Direction ▸ Please set down exactly the lines of the listing below from the line containing "Model this object" through the line containing "# Each yoke", both lines included, leaving out all other lines.

3D code data ▸
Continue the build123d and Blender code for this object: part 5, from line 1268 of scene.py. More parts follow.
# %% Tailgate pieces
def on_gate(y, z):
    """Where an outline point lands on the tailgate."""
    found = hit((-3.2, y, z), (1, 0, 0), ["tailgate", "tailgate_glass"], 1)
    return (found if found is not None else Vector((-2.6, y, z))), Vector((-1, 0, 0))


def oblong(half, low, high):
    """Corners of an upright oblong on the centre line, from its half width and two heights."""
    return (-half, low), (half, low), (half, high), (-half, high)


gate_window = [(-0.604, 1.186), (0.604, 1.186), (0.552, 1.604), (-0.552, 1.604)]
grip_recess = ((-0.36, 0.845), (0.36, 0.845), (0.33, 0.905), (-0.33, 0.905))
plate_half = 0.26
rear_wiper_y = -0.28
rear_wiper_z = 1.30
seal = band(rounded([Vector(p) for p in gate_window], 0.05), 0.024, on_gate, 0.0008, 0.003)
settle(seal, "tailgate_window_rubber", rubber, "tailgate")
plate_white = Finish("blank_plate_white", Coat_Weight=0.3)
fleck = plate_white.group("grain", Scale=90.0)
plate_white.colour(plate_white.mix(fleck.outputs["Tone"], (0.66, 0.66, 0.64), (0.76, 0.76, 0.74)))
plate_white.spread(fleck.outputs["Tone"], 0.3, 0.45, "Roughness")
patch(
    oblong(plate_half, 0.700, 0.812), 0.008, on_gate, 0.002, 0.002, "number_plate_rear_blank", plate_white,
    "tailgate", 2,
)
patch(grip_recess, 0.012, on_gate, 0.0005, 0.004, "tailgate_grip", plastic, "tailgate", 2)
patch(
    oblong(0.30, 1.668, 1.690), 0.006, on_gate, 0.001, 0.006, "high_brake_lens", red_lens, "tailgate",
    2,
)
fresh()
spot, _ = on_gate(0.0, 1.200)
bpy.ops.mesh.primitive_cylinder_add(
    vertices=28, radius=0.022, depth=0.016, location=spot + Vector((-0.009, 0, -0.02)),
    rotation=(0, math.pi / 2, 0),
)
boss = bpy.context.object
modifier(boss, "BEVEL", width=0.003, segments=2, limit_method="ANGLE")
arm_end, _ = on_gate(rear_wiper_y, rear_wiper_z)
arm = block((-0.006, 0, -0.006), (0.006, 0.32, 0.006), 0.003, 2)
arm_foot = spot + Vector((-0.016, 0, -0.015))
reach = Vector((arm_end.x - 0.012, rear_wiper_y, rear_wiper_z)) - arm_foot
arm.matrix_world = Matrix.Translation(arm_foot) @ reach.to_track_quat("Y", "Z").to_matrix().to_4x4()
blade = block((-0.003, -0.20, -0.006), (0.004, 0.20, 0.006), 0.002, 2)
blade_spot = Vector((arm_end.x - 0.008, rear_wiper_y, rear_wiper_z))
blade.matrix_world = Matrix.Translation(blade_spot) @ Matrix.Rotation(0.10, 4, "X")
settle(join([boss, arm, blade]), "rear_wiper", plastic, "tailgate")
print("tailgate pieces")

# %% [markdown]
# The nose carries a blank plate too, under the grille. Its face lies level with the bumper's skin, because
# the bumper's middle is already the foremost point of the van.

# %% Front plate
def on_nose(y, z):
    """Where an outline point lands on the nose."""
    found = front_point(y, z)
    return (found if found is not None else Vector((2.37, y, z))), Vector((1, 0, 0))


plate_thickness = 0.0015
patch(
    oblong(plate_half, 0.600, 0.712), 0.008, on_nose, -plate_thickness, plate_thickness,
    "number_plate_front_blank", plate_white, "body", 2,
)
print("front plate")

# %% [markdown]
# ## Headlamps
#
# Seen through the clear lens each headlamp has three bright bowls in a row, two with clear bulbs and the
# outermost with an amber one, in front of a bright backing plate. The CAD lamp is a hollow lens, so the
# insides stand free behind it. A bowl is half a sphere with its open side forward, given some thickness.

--

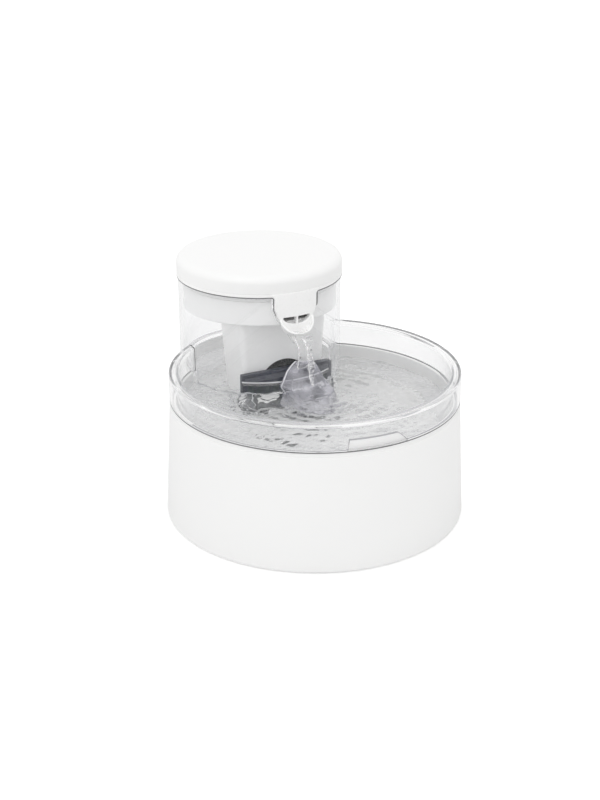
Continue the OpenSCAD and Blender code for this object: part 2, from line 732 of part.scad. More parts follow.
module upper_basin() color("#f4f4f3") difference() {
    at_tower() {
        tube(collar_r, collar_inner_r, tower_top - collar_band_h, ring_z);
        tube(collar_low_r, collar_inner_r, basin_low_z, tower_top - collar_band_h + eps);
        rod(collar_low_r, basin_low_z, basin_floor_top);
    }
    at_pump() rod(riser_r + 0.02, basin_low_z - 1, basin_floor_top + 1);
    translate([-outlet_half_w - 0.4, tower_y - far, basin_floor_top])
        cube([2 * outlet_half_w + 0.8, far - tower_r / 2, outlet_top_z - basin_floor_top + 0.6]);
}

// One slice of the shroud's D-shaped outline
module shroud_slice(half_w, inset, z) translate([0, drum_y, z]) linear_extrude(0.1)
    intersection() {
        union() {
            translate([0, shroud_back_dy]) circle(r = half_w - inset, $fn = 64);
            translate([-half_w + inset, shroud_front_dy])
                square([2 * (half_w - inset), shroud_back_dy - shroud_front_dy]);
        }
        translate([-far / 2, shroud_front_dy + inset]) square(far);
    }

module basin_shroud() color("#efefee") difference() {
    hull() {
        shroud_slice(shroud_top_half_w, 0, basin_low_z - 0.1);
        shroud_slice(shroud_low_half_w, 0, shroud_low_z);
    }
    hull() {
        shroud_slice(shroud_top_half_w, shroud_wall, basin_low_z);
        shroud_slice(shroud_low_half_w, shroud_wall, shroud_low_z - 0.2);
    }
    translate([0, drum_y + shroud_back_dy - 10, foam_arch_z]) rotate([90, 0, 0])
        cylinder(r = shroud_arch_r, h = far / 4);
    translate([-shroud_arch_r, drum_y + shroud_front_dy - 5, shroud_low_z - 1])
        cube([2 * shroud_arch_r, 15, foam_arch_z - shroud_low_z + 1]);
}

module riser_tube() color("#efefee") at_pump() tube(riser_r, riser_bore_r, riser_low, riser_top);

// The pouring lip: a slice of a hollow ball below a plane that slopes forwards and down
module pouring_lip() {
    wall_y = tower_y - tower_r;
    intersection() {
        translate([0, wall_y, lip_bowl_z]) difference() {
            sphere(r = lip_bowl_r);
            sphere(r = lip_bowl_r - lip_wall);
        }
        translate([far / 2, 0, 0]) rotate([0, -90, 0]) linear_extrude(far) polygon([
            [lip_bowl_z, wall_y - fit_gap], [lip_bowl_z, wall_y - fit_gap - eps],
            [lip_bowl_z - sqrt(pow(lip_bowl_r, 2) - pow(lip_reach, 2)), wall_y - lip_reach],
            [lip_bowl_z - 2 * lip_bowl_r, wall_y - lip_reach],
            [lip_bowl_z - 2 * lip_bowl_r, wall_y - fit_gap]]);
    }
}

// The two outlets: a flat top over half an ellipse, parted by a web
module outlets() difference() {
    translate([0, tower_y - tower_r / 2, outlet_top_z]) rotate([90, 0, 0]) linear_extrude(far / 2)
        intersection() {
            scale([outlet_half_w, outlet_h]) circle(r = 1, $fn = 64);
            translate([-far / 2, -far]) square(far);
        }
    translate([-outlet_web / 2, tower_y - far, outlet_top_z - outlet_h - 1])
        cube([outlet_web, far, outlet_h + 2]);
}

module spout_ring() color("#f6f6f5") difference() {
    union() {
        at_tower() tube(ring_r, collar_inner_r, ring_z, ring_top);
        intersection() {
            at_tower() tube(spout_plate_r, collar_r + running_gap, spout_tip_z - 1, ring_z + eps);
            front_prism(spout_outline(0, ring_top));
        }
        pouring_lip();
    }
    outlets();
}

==

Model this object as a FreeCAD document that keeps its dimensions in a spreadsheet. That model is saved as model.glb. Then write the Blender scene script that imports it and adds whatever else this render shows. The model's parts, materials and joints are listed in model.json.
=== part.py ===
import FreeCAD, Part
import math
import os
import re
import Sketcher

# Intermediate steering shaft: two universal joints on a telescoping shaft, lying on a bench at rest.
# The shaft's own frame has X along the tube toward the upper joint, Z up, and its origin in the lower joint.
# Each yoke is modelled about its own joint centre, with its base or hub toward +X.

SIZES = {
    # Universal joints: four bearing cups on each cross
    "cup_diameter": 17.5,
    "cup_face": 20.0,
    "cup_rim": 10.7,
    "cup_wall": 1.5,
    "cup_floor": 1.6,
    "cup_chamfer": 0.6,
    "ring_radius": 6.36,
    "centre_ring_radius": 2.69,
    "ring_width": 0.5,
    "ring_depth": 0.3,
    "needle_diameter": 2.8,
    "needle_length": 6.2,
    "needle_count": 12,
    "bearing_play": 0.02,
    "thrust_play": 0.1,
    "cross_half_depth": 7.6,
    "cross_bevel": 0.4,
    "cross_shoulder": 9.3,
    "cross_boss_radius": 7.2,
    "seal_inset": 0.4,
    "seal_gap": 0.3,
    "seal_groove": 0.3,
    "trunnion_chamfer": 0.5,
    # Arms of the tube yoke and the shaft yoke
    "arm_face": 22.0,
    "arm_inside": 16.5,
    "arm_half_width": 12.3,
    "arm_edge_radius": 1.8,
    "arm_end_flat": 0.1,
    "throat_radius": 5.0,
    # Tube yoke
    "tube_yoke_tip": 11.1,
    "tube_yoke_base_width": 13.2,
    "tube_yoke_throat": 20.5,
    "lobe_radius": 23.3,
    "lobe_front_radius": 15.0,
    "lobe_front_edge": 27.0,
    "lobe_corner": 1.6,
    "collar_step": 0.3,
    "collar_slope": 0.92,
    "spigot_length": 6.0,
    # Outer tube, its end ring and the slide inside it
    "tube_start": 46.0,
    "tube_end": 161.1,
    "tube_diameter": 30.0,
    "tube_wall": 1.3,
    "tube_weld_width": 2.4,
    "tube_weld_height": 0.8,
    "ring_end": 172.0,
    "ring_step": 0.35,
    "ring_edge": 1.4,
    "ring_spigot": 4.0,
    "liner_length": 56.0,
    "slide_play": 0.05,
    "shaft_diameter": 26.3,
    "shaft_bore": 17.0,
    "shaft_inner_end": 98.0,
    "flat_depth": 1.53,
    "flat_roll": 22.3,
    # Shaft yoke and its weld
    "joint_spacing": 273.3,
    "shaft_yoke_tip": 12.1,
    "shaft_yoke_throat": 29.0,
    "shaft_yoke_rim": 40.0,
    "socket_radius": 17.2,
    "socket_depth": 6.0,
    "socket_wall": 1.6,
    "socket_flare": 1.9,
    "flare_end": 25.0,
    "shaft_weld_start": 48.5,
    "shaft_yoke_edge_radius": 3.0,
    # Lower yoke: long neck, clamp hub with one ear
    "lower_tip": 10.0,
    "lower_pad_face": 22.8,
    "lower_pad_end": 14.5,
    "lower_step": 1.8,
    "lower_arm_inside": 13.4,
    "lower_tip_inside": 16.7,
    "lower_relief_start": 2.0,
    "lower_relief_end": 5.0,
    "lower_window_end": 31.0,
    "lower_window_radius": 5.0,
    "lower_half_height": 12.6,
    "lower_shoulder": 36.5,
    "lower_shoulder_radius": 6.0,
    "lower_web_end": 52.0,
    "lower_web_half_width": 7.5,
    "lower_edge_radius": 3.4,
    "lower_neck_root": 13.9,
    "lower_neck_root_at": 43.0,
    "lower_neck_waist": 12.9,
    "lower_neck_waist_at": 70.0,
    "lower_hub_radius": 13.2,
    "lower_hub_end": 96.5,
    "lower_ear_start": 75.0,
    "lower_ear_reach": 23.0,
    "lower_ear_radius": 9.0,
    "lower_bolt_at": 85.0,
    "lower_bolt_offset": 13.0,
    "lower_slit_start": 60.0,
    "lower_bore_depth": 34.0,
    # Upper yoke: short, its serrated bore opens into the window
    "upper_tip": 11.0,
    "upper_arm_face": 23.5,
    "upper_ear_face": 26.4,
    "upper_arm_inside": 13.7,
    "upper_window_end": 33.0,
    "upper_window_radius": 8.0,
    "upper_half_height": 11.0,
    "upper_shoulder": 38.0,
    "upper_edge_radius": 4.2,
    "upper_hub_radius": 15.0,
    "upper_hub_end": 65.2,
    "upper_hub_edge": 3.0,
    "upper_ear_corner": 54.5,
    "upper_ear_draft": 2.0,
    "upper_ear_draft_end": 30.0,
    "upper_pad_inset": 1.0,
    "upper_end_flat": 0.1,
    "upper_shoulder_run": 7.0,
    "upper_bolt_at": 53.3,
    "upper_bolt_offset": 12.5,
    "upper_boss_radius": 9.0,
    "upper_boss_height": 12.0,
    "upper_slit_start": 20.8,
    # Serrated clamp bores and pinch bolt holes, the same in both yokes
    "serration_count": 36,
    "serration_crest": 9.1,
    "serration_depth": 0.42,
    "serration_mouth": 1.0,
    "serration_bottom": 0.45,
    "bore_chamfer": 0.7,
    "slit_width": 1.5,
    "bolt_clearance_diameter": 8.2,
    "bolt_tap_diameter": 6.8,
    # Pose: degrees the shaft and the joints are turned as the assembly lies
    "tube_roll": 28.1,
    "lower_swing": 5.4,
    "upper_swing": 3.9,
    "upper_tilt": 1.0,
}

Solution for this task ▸
Model this object as a FreeCAD document that keeps its dimensions in a spreadsheet. That model is saved as model.glb. Then write the Blender scene script that imports it and adds whatever else this render shows. The model's parts, materials and joints are listed in model.json.
=== part.py ===
import FreeCAD, Part
import math
import os
import re
import Sketcher

# Intermediate steering shaft: two universal joints on a telescoping shaft, lying on a bench at rest.
# The shaft's own frame has X along the tube toward the upper joint, Z up, and its origin in the lower joint.
# Each yoke is modelled about its own joint centre, with its base or hub toward +X.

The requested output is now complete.